Not really. Yet television will be giving us not one but two new takes on the story to mark the 100th anniversary of the sinking of the luxury liner. First up is Downtown Abbey writer Julian Fellowes' four-part Titanic, which goes out on ITV and TV3 later this month, followed in April by the 12-part European co-production Titanic: Blood and Steel, which was partly filmed in Dublin and Wicklow.

I'll probably end up watching both versions, just in case one of them has a different ending.

>war of the wannabes In a characteristic act of nastiness, ITV brought the start date of the new series of Britain's Got Talent forward three weeks to next Saturday, in the hope of scuppering the BBC's version of The Voice, and then deliberately scheduled it so the two programmes would overlap by an hour.

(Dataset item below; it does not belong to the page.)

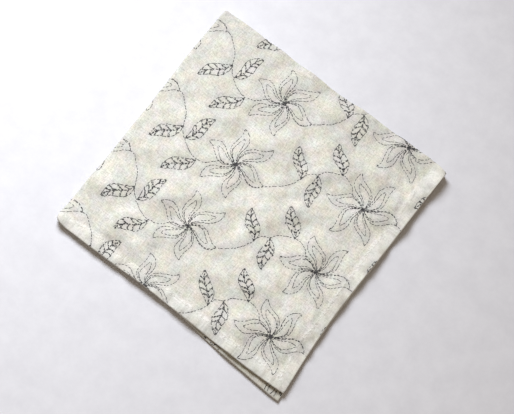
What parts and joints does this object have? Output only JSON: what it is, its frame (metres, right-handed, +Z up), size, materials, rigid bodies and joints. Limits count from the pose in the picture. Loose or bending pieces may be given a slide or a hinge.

But the good news is ITV has blinked and moved BGT from 7.30pm to 8pm, meaning The Voice will have a full hour to itself before Simon Cowell's three-ring circus of dancing dogs and mentally ill people comes on air.

First blood to the BBC, then.

>SHOWDOWN On a related note, with all this Titanic rivalry and celebrity spite sloshing around this week's page, now would seem the perfect time for someone to revive Celebrity Deathmatch, the famous MTV/Comedy Network claymation series in which plasticine versions of well-known faces fought to the death in a wrestling ring.

Suggested first fight card: Tom Jones vs. Simon Cowell and David Norris vs. The Corminator.